Earlier last year, while I was going through my Nicholas Sparks stage, one afternoon my wonderful big brother went to a little old second hand book store and returned home with a present; ‘The Lucky One’.
At the time, my stud of a boyfriend was still on the other side of the world, so anything that would help make the weeks pass by, be it even just a little quicker, was always appreciated and like most of the Nicholas Sparks books that I had read, it didn’t take long before I was hooked. Eventually though, like all books, sadly it came to an end and like all good books, I was left wishing that it hadn’t.
Eventually though, a few months had passed and by this stage my boyfriend was home again. Upon his return, whilst telling him every little detail of my life that he’d missed while he was gone, I of course told him about the wonderful book that I had read earlier that year and about how it helped me pass the time. Aside from a brief conversation with him about the basic story line though, I hadn’t thought about that book in quite some time.
That was, until I saw the title of that very same wonderful Nicholas Sparks book on the cover of a life size movie poster, right there in front of me in the middle of the shopping centre.
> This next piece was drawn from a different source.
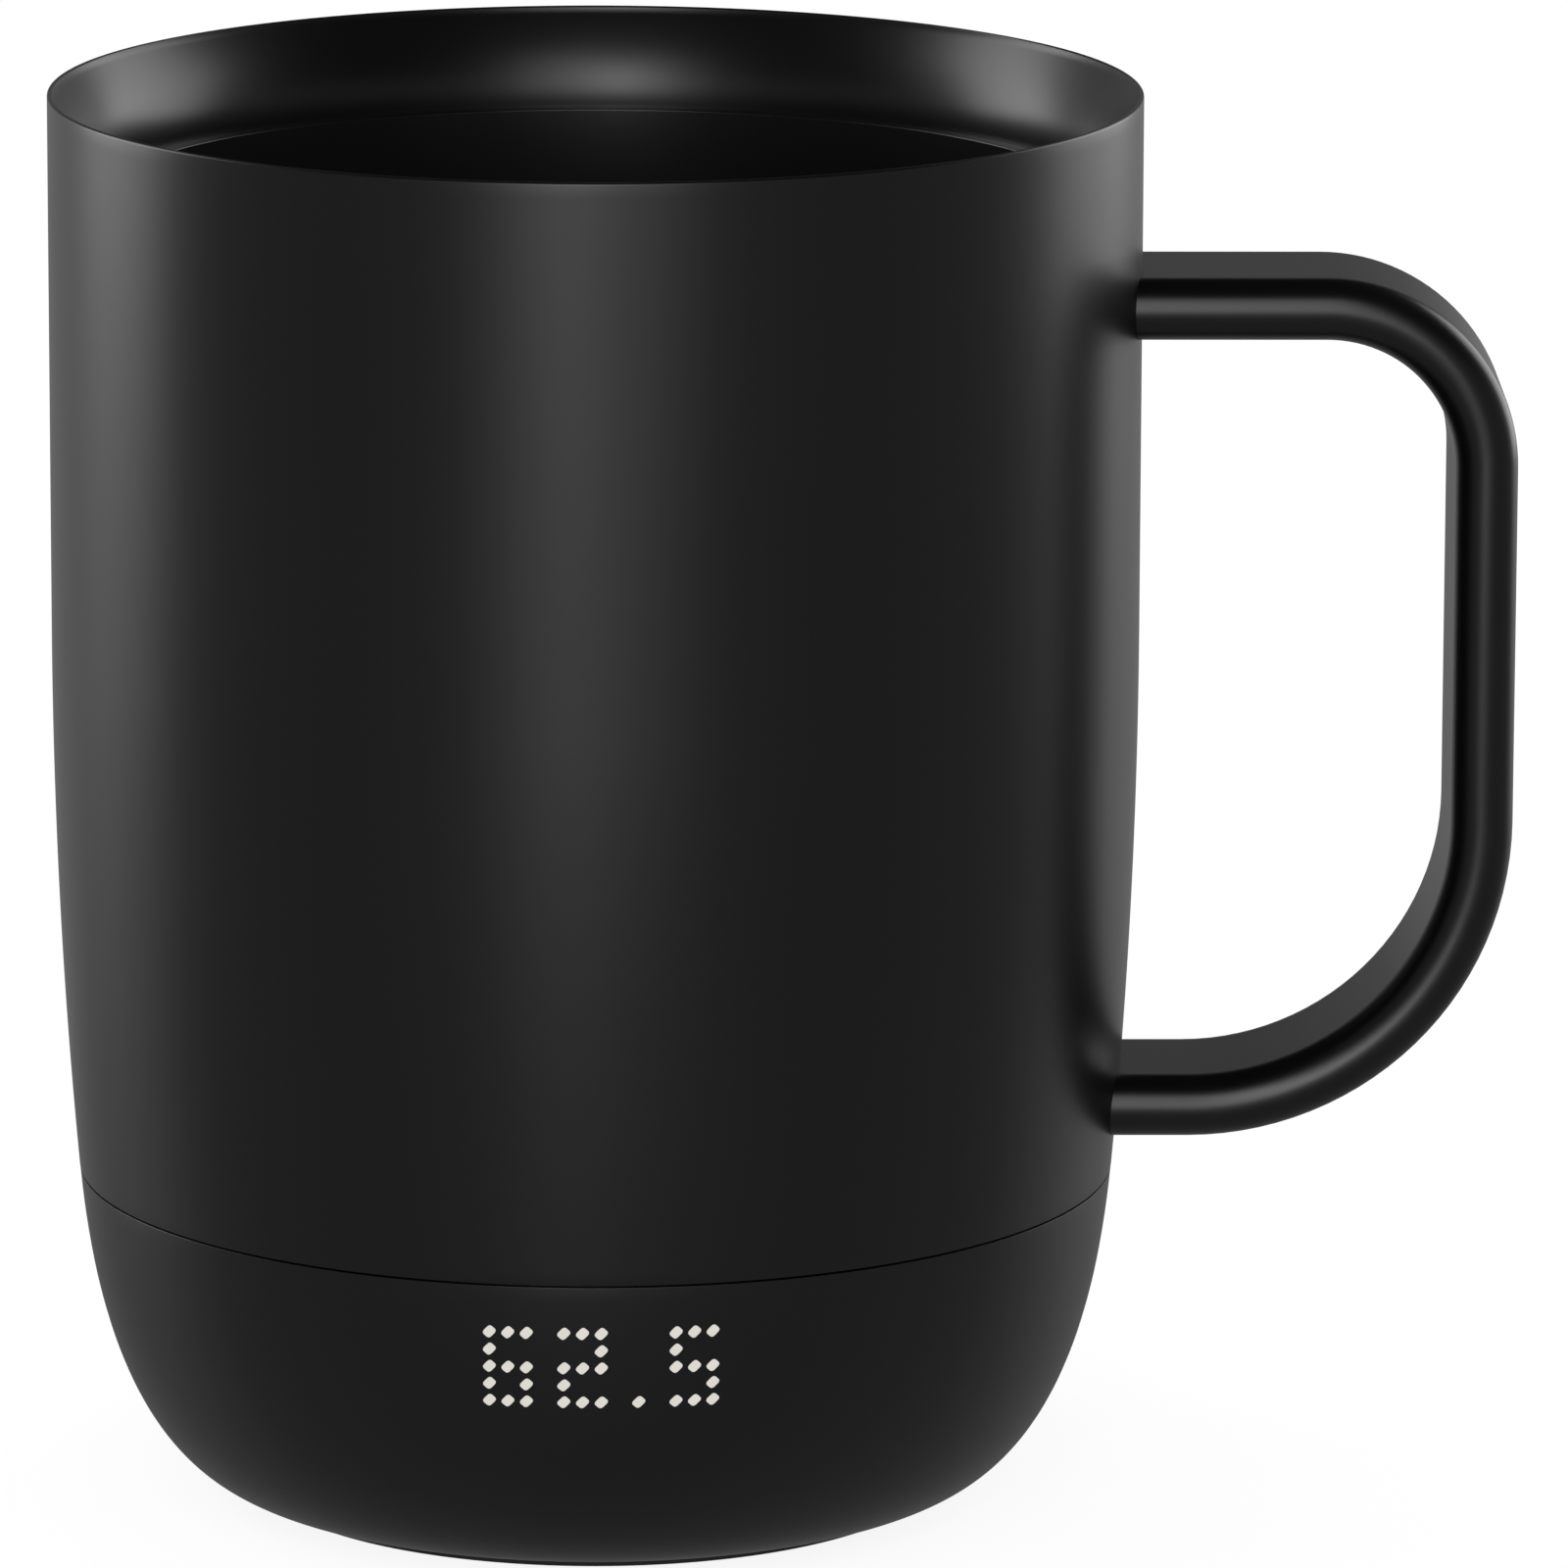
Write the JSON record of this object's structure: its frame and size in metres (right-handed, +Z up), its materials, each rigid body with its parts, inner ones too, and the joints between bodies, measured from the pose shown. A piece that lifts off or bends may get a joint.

It appeared that the ‘The Lucky One’ had been made into a movie; a movie that would be out in cinemas in just a few short months.
I was completely over the moon.
Boyfriend had obviously noticed my excitement towards the movie on the poster, because I was able to talk him into taking me to the very first screening, without any persuasion at all. That wasn’t the best of it though, it wasn’t even close. The best part was, that it wasn’t just any screening we would be going to, we were going to a Chicks at the Flicks screening.
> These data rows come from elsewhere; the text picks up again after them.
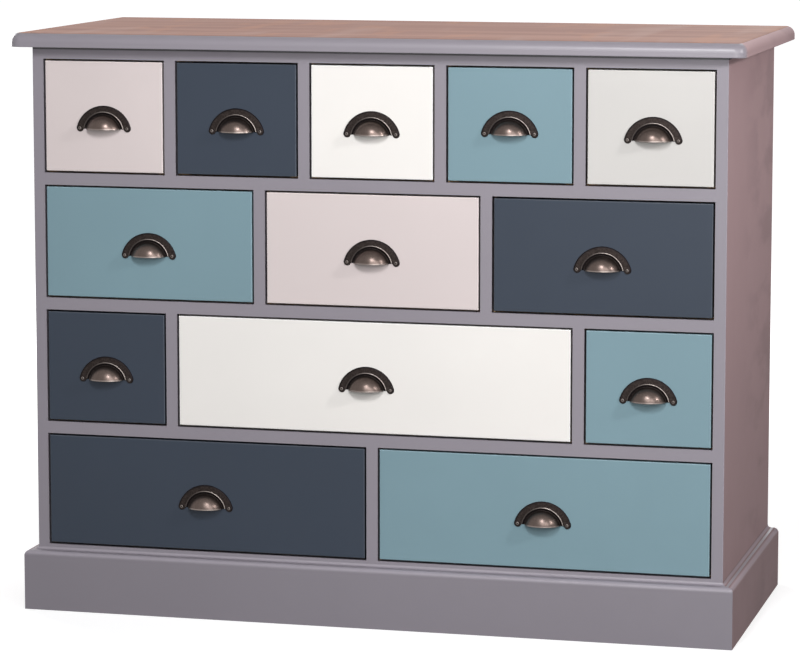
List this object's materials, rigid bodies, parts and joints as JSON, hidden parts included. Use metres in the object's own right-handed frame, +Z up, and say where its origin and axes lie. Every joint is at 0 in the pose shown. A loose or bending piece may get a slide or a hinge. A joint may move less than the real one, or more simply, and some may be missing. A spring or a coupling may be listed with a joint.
{
  "type": "chest of drawers",
  "caption": "Floor-standing chest with a moulded plinth, a rounded overhanging top, and rows of flush painted drawers in mixed widths, each with a cup pull.",
  "frame": {"origin": "on the floor under the middle of the box that holds the whole chest", "axes": "+Z up, +X to the right seen from the front, the drawers open towards -Y"},
  "size_m": [1.158, 0.508, 0.916],
  "materials": {
    "frame_paint": "satin lilac-grey paint on wood",
    "stained_wood": "stained and lacquered top face, painted edges",
    "back_board": "plain thin fibreboard",
    "raw_wood": "unfinished pine",
    "dowel_beech": "plain beech",
    "drawer_wood": "clear sealed pine and plywood",
    "front_pink_beige": "satin pink-beige paint",
    "front_navy": "satin dark navy paint",
    "front_white": "satin warm white paint",
    "front_teal": "satin grey teal paint",
    "front_greige": "satin pale greige paint",
    "pull_bronze": "antique dark bronze, rubbed bright on the cup",
    "steel": "zinc plated"
  },
  "bodies": {
    "carcass": {"top_board": "stained_wood", "top_panel": "frame_paint", "side_left": "frame_paint", "side_right": "frame_paint", "shelf_upper": "frame_paint", "shelf_middle": "frame_paint", "shelf_lower": "frame_paint", "bottom_panel": "frame_paint", "partitions_row_1": "frame_paint", "partitions_row_2": "frame_paint", "partitions_row_3": "frame_paint", "partitions_row_4": "frame_paint", "back_panel": "back_board", "plinth_front": "frame_paint", "plinth_left": "frame_paint", "plinth_right": "frame_paint", "plinth_back": "raw_wood", "glue_blocks": "raw_wood", "dowels": "dowel_beech", "top_screws": "steel", "back_screws": "steel"},
    "drawer_01": {"drawer_01_front": "front_pink_beige", "drawer_01_box": "drawer_wood", "drawer_01_pull": "pull_bronze"},
    "drawer_02": {"drawer_02_front": "front_navy", "drawer_02_box": "drawer_wood", "drawer_02_pull": "pull_bronze"},
    "drawer_03": {"drawer_03_front": "front_white", "drawer_03_box": "drawer_wood", "drawer_03_pull": "pull_bronze"},
    "drawer_04": {"drawer_04_front": "front_teal", "drawer_04_box": "drawer_wood", "drawer_04_pull": "pull_bronze"},
    "drawer_05": {"drawer_05_front": "front_greige", "drawer_05_box": "drawer_wood", "drawer_05_pull": "pull_bronze"},
    "drawer_06": {"drawer_06_front": "front_teal", "drawer_06_box": "drawer_wood", "drawer_06_pull": "pull_bronze"},
    "drawer_07": {"drawer_07_front": "front_pink_beige", "drawer_07_box": "drawer_wood", "drawer_07_pull": "pull_bronze"},
    "drawer_08": {"drawer_08_front": "front_navy", "drawer_08_box": "drawer_wood", "drawer_08_pull": "pull_bronze"},
    "drawer_09": {"drawer_09_front": "front_navy", "drawer_09_box": "drawer_wood", "drawer_09_pull": "pull_bronze"},
    "drawer_10": {"drawer_10_front": "front_white", "drawer_10_box": "drawer_wood", "drawer_10_pull": "pull_bronze"},
    "drawer_11": {"drawer_11_front": "front_teal", "drawer_11_box": "drawer_wood", "drawer_11_pull": "pull_bronze"},
    "drawer_12": {"drawer_12_front": "front_navy", "drawer_12_box": "drawer_wood", "drawer_12_pull": "pull_bronze"},
    "drawer_13": {"drawer_13_front": "front_teal", "drawer_13_box": "drawer_wood", "drawer_13_pull": "pull_bronze"}
  },
  "joints": [
    {"name": "drawer_01_slide", "type": "slide", "parent": "carcass", "child": "drawer_01", "axis": [0, -1, 0], "range_m": [0, 0.3]},
    {"name": "drawer_02_slide", "type": "slide", "parent": "carcass", "child": "drawer_02", "axis": [0, -1, 0], "range_m": [0, 0.3]},
    {"name": "drawer_03_slide", "type": "slide", "parent": "carcass", "child": "drawer_03", "axis": [0, -1, 0], "range_m": [0, 0.3]},
    {"name": "drawer_04_slide", "type": "slide", "parent": "carcass", "child": "drawer_04", "axis": [0, -1, 0], "range_m": [0, 0.3]},
    {"name": "drawer_05_slide", "type": "slide", "parent": "carcass", "child": "drawer_05", "axis": [0, -1, 0], "range_m": [0, 0.3]},
    {"name": "drawer_06_slide", "type": "slide", "parent": "carcass", "child": "drawer_06", "axis": [0, -1, 0], "range_m": [0, 0.3]},
    {"name": "drawer_07_slide", "type": "slide", "parent": "carcass", "child": "drawer_07", "axis": [0, -1, 0], "range_m": [0, 0.3]},
    {"name": "drawer_08_slide", "type": "slide", "parent": "carcass", "child": "drawer_08", "axis": [0, -1, 0], "range_m": [0, 0.3]},
    {"name": "drawer_09_slide", "type": "slide", "parent": "carcass", "child": "drawer_09", "axis": [0, -1, 0], "range_m": [0, 0.3]},
    {"name": "drawer_10_slide", "type": "slide", "parent": "carcass", "child": "drawer_10", "axis": [0, -1, 0], "range_m": [0, 0.3]},
    {"name": "drawer_11_slide", "type": "slide", "parent": "carcass", "child": "drawer_11", "axis": [0, -1, 0], "range_m": [0, 0.3]},
    {"name": "drawer_12_slide", "type": "slide", "parent": "carcass", "child": "drawer_12", "axis": [0, -1, 0], "range_m": [0, 0.3]},
    {"name": "drawer_13_slide", "type": "slide", "parent": "carcass", "child": "drawer_13", "axis": [0, -1, 0], "range_m": [0, 0.3]}
  ]
}
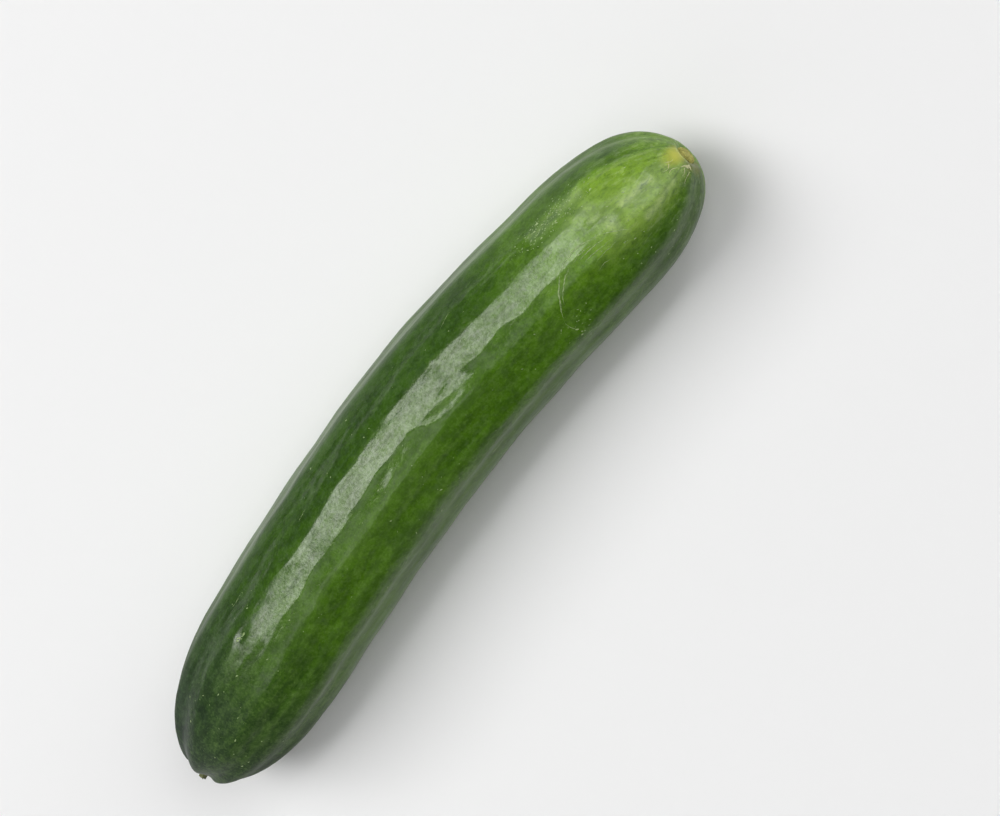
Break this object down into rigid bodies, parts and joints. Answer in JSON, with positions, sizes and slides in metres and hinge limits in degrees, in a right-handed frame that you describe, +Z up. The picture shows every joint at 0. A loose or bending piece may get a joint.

For as long as I can remember, I’ve always wanted to go to a Chicks at the Flicks event, just to get one of those little bags full of surprises and finally see what all of the fuss is about. Tonight, compliments of my lovely Boyfriend, I was able to do just that. Tonight I was going to see a movie that was based on one of my favourite Nicholas Sparks books, with my favourite boy at a real life Chicks at the Flicks event; something I had been waiting to do forever.
Now, given that the word Chicks is the first word in the title of the event, I was of course assuming that there would be quite a few more girls than there would be boys and considering Zac Efron was the lead actor, I knew there was a fairly good chance of my assumption being correct. What I didn’t assume however, was that there would be no boys at all.
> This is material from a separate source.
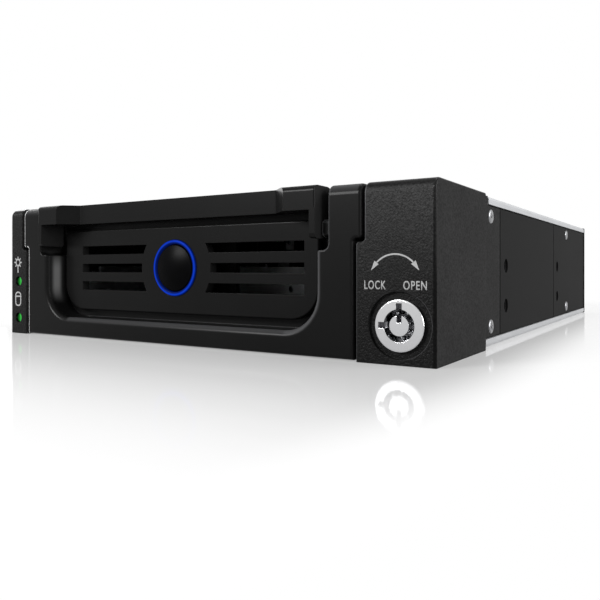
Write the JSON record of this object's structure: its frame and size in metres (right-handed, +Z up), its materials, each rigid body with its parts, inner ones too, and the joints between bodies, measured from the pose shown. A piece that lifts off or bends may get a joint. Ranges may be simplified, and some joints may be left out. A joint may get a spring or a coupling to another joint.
{
  "type": "hot swap drive cage",
  "caption": "Drive bay cage with a lockable slide-out tray for one disk drive: bail handle, grille front with lit push button, key lock, status lights and rear fan.",
  "frame": {"origin": "middle of the bottom rest face, under the centre of the whole cage", "axes": "+X to the right across the front, +Y from the front bezel towards the rear sockets, +Z up"},
  "size_m": [0.149, 0.215, 0.0413],
  "materials": {
    "housing_abs": "fine-grained black ABS moulding",
    "side_panel": "black powder coated sheet",
    "cover_aluminium": "brushed bare aluminium sheet",
    "rail_pom": "smooth black acetal",
    "nickel_steel": "nickel plated screw steel",
    "spring_steel": "zinc plated steel",
    "circuit_board": "green solder mask over fibreglass",
    "connector_black": "black nylon connector",
    "connector_white": "natural nylon connector",
    "fan_plastic": "black glass-filled fan plastic",
    "lock_chrome": "chrome plated zinc",
    "green_light_pipe": "clear green acrylic, lit",
    "blue_light_ring": "frosted blue acrylic, lit",
    "gloss_button": "polished black ABS",
    "tray_steel": "zinc plated sheet steel"
  },
  "bodies": {
    "cage": {"front_housing": "housing_abs", "left_side_plate": "side_panel", "right_side_plate": "side_panel", "rear_housing": "housing_abs", "bottom_cover": "cover_aluminium", "top_cover": "cover_aluminium", "left_guide_rail": "rail_pom", "right_guide_rail": "rail_pom", "rail_screws": "nickel_steel", "side_screws": "nickel_steel", "backplane_board": "circuit_board", "drive_receptacle": "connector_black", "power_socket": "connector_white", "data_socket": "connector_black", "fan_frame": "fan_plastic", "fan_screws": "nickel_steel", "lock_body": "lock_chrome", "lock_clip": "spring_steel", "key_switch": "connector_black", "status_light_pipes": "green_light_pipe", "light_board": "circuit_board"},
    "tray": {"tray_front": "housing_abs", "grille_panel": "housing_abs", "light_ring": "blue_light_ring", "tact_switch": "connector_black", "switch_board": "circuit_board", "switch_board_screws": "nickel_steel", "tray_pan": "tray_steel", "left_runner": "rail_pom", "right_runner": "rail_pom", "tray_screws": "nickel_steel", "hinge_pins": "spring_steel", "button_spring": "spring_steel"},
    "handle": {"handle": "housing_abs"},
    "button": {"power_button": "gloss_button"},
    "lock_plug": {"lock_core": "lock_chrome", "lock_cam": "spring_steel", "cam_screw": "nickel_steel"},
    "switch_plunger": {"switch_plunger": "connector_white"},
    "fan_rotor": {"fan_rotor": "fan_plastic"}
  },
  "joints": [
    {"name": "tray_slide", "type": "slide", "parent": "cage", "child": "tray", "axis": [0, -1, 0], "range_m": [0, 0.18]},
    {"name": "handle_swing", "type": "hinge", "parent": "tray", "child": "handle", "pos_m": [-0.0056, -0.1028, 0.031], "axis": [1, 0, 0], "range_deg": [0, 85]},
    {"name": "button_press", "type": "slide", "parent": "tray", "child": "button", "axis": [0, 1, 0], "range_m": [0, 0.0012], "stiffness_N_per_m": 600, "springref_m": -0.0015, "deforming": ["button_spring"]},
    {"name": "lock_turn", "type": "hinge", "parent": "cage", "child": "lock_plug", "pos_m": [0.06595, -0.105, 0.0088], "axis": [0, 1, 0], "range_deg": [0, 90]},
    {"name": "key_switch_release", "type": "slide", "parent": "cage", "child": "switch_plunger", "axis": [0, -1, 0], "range_m": [0, 0.0008]},
    {"name": "fan_spin", "type": "hinge", "parent": "cage", "child": "fan_rotor", "pos_m": [-0.042, 0.0996, 0.02065], "axis": [0, 1, 0], "continuous": true}
  ],
  "couplings": [
    {"joint": "key_switch_release", "follows": "lock_turn", "m_per_rad": 0.0005093}
  ]
}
Whilst looking through the little bag of surprises I had been waiting a lifetime for and realising that it was not actually a sample bag filled with lollies, chocolates and dreams, but was more of a ‘beauty products, pads and tampons waste of money’ kind of deal, I had yet another realisation.
Looking around a crowded cinema tonight, completely full of females, I could see just two males. Just two males who were kind enough, selfless enough and brave enough to take their wife and their girlfriend to an event such as this.
One of which was an adorable elderly man who after a lifetime with his beautiful wife was still holding her hand, smiling contently and the other was my amazing boyfriend.
It was then, after seeing that beautiful elderly couple, that a smile spread across my entire face. It was then that I realised yet again, just how lucky I truly was.
If what I saw tonight in that crowded room full of people, before the movie had even began, was in any way an indication of what my future may hold, then I really was the luckiest girl in the world. The luckiest girl in the world who was going to be very, very happy for a very, very long time.
Sitting there in that cinema tonight, seeing that adorable elderly couple who were still so obviously in love, somehow made me more sure of everything I had already known. That boy who I had sitting beside me, just happened to be the very same boy who I imagined myself sitting with, sixty years from now. A boy who could quite easily be my eighty-two year old loving husband someday, a boy who even after a lifetime together, I am certain would still sit there holding my hand with a smile spread across his beautiful face. A boy who would not only make me the luckiest girl in the world, but also the happiest.
So although Nicholas Sparks may have written a number of famous love stories, stories that I love nonetheless, after tonight, as far as I was concerned, it was the love story that I was still busy writing that made me the luckiest of them all.